The basic protocol using two servers is as follows:
1. Servers S1 and S2 encrypt and shuffle a deck of cards, and publish a non-malleable commitment to some permutation of encrypted cards to the players. This can be done with any of several well-understood cryptographic protocols.
2. Players compute independent random numbers in {0,...,51}, which are combined to generate a random number in {0,..., 51}, as in [GOL05]
3. The random number is used as an index into the random permutation, the appropriate player gains "ownership" of the specified card, and the servers send that player the keys to read the card's value.

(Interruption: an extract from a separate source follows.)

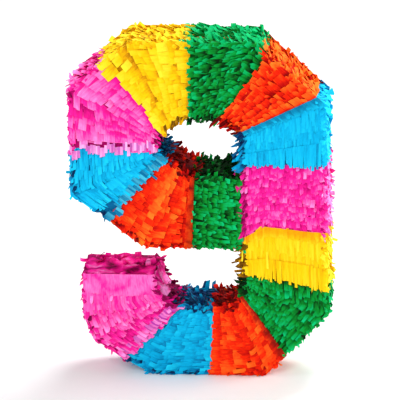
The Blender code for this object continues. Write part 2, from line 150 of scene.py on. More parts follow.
# How much higher a band's last rows lie where they overlap the next band, and where they don't
LAP_RISE, END_RISE = 0.0022, -0.0012
# How far those rows are set back from the band's end, in tab lengths
LAP_BACK, END_BACK = 0.93, 1.0
# How far a band's rows start before its edge, and how far behind it where a header follows
START_UNDER, HEADER_BACK = 0.003, 0.002
# How far in from a skin's edge its tufts are glued
TUFT_INSET = 0.006
# How far tabs may shorten and lengthen where their band closes up or fans out
FAN_LIMITS = (0.55, 1.9)
# How much of the paper's streaked pattern one tab shows, across and along
TAB_PATTERN = (0.008, 0.02)
# How high the rows round the outer walls lie, and how many degrees tabs on walls turn aside
WALL_HEIGHT, WALL_TURN = -0.0012, 38
# How much of its normal points along an axis on a face that is square to it
SQUARE_ON = 0.9
# How far from an eyelet's middle the fringe stays, and how far above the floor
EYELET_ROOM, FLOOR_GAP = 0.0105, 0.0004
# How dark the backing is painted between the tabs, as painted shade for the gaps, on the flats and on the sides
BACKING_SHADE, SIDE_BACKING_SHADE = 0.2, 0.32
# Tabs cut shorter than this, by an eyelet and by the hatch, are left out
EYELET_STUB, HATCH_STUB = 0.003, 0.004
FLOOR_RADIUS, FLOOR_RIM, RIM_DROP = 6.0, 0.1, 0.06
LIGHTS_AIM = (0, 0, 0.27)

# Each tissue from its shaded folds to its lit edges
Tissue = namedtuple("Tissue", "deep dark middle light")
TISSUES = {
    "pink": Tissue((0.16, 0.0, 0.045), (0.55, 0.0, 0.16), (0.95, 0.012, 0.32), (1.0, 0.30, 0.74)),
    "blue": Tissue((0.0, 0.012, 0.07), (0.0, 0.16, 0.38), (0.0, 0.42, 0.74), (0.01, 0.66, 0.94)),
    "orange": Tissue((0.09, 0.0, 0.0), (0.45, 0.0, 0.0), (0.93, 0.018, 0.0), (1.0, 0.20, 0.015)),
    "green": Tissue((0.0, 0.010, 0.001), (0.0, 0.09, 0.008), (0.0, 0.28, 0.026), (0.0, 0.52, 0.16)),
    "yellow": Tissue((0.13, 0.05, 0.0), (0.66, 0.28, 0.0), (0.96, 0.57, 0.0), (1.0, 0.80, 0.03)),
}
# What a band's tissue looks like where it lies over its neighbour: its dark and its light tone
OVERLAYS = {
    1: ((0.48, 0.04, 0.38), (0.94, 0.24, 0.64)),
    3: ((0.12, 0.0, 0.0), (0.50, 0.015, 0.003)),
    5: ((0.80, 0.14, 0.0), (1.0, 0.46, 0.0)),
    6: ((0.36, 0.02, 0.30), (0.85, 0.08, 0.50)),
    7: ((0.0, 0.05, 0.14), (0.0, 0.26, 0.48)),
    10: ((0.80, 0.14, 0.0), (1.0, 0.55, 0.01)),
    11: ((0.60, 0.12, 0.50), (1.0, 0.42, 0.78)),
    12: ((0.0, 0.15, 0.32), (0.06, 0.46, 0.66)),
    13: ((0.16, 0.006, 0.0), (0.55, 0.05, 0.002)),
}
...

In this protocol, servers S1 and S2 must collude if either is to learn the values of any cards. Furthermore, because players ultimately decide which cards are dealt, non-trustworthy servers are unable to influence the game to the extent that is possible in traditional online poker. The scheme may be extended to allow more servers, (and thus, increased security), simply by including the additional servers in the initial encryption. Finally, step one in the protocol may be done offline, allowing for large numbers of shuffled, encrypted "decks" to be pre-computed and cached, resulting in excellent in-game performance.